その結果『17番目の力士』である逸ノ城と割が組まれたのである。

では10日目に逸ノ城と対戦した高安はどうか。
高安は上位圏内に同部屋力士はいないため、本来ならば逸ノ城と割は組まれず、栃煌山と対戦するはずだが、両者1敗で優勝争いに絡んでいるため割を組んだといったところだ。

一般的に対戦相手が平幕から平幕に変更することはいわゆる『割崩し』とは言いづらい。

しかしこれも立派な割崩しであることは事実である。

そのため、今場所に限って言えば『7日目 正代』『8日目 栃煌山』のどちらかを逸ノ城戦に変更するのが良かったのではないだろうか。

確かにこの段階では、逸ノ城が14勝を挙げるとは考えにくかったかもしれない。

現に8日目、逸ノ城にとってはこの場所上位初挑戦となる栃ノ心に敗れた。

そして仮に7日目もしくは8日目に白鵬逸ノ城の割を組んだら、逸ノ城はこんな好成績にならなかったかもしれない。

しかしこの段階でも、成績不振の力士と割を組むより、好調力士と割を組む方がファンも納得したと考える。

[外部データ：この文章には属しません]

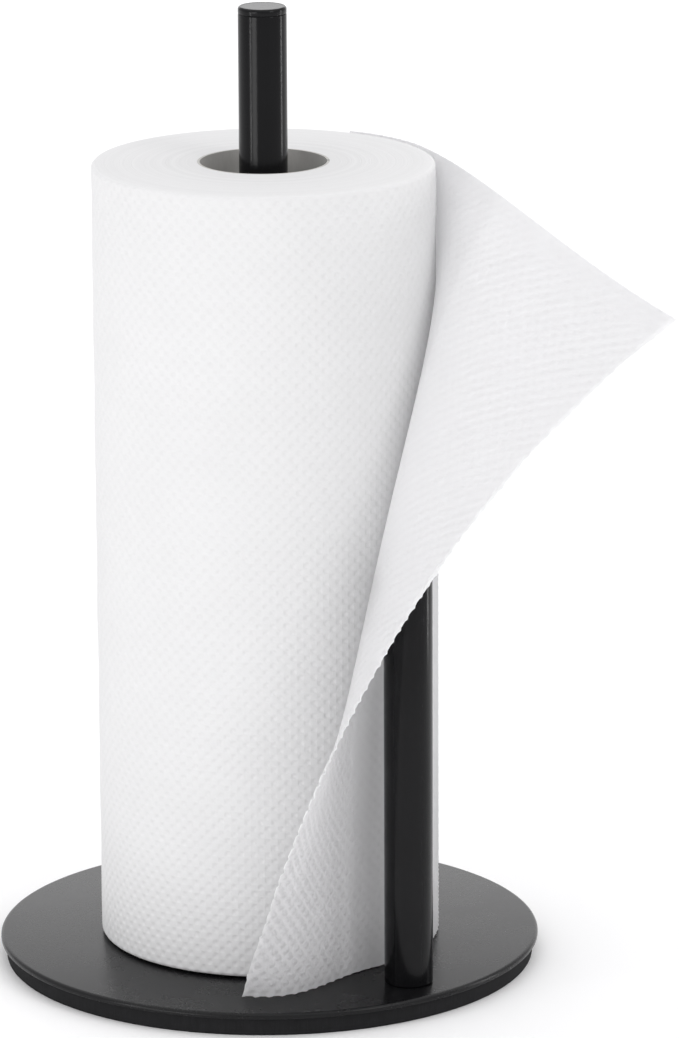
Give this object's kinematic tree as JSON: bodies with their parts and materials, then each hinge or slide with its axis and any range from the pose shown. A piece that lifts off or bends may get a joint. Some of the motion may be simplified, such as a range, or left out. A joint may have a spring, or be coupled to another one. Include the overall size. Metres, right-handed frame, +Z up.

1日で大きく展開が変わることもあるため『皆が納得する割の編成』というのは困難であるに違いない。

原則にとらわれず、工夫が必要になるだろう。

それこそ上記の初日に横綱大関の割も『角番大関は序盤にある程度上位戦が組まれる』という考え方は面白いかもしれない。

元号となる来場所以降。
割の編成も少し変化・工夫を凝らすことで、土俵全体の変化に繋がるのではないだろうか。